Prompt Order Experiment

Overview

Results

Prompt Order Experiment

This experiment aims to explore various scenarios for prompt fine-tuning using structured generation. We'll test how the order of elements in a prompt affects model performance. The elements we consider are:

(Q): Question
(AC): Answer Choices
(R): Reasoning
(FA): Final Answer

Scenarios

We will evaluate the following prompt orders:

Scenario 1: Q - AC - R - FA (Falcon and GPT3.5)

This is the most natural order. The model generates reasoning before the final answer, providing the most information prior to making a selection. This order leverages decoding mechanics effectively.
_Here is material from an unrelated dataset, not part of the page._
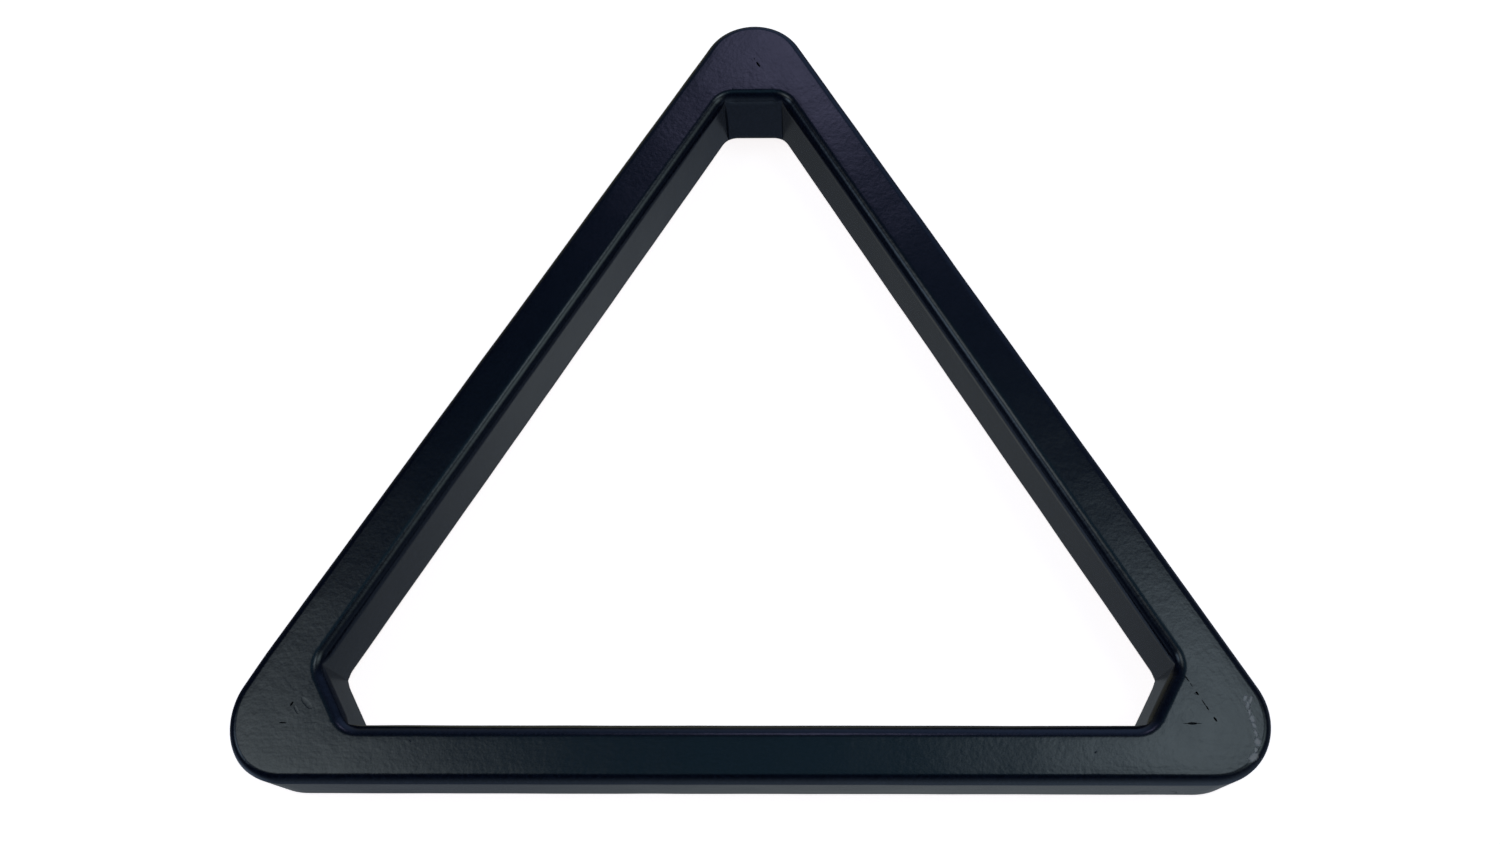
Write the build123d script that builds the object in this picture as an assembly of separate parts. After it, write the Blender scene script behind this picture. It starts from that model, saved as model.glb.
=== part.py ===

This is our user message, we can see the question and answer choices

Click to show prompt!

{'content': 'Answer the Question and include your reasoning and the final answer in a json like: {"reasoning": <reasoning about the answer>, "final_answer": <letter corresponding to the answer>}.', 'role': 'system'}

This is our assistant message, you can see that we are forcing a JSON (note I added spacing for visual purposes), and we are putting the reasoning first. Using a JSON in fine-tuning will improve our structured generation results as the model will get used to responding in that "space".

{'content': 'Question: What can genetic material have?\nAnswer Choices: (a) Resistance (b) Mutations (c) Clorophyll (d) Nucleotide (e) Symmetry (f) Allow growth (g) Contamination (h) Warmth', 'role': 'user'}

Scenario 2: Q - AC - FA - R (Falcon and GPT3.5)

An awkward order, placing reasoning after the final answer. While it is faster, it assumes the model can "know" reasoning internally before generating it. This approach saves tokens but is a skeptical case worth testing.

Click to show prompt!

{'content': 'Answer the Question and include your Final Answer and the Reasoning in a json like: {"final_answer": <letter corresponding to the answer>, "reasoning": <reasoning about the answer>}.', 'role': 'system'}

{'content': 'Question: What can genetic material have?\nAnswer Choices: (a) Resistance (b) Mutations (c) Clorophyll (d) Nucleotide (e) Symmetry (f) Allow growth (g) Contamination (h) Warmth', 'role': 'user'}

Scenario 3: Q - AC - FA

This serves as a fine-tuning control. No reasoning is provided in the output.

Scenario 4: Base

An un-fine-tuned control for comparison purposes.

Structured Generation

Structured generation ensures consistent response formats, which is crucial for reliable fine-tuning. Initial experiments faced difficulties with response consistency and structured generation can solve this.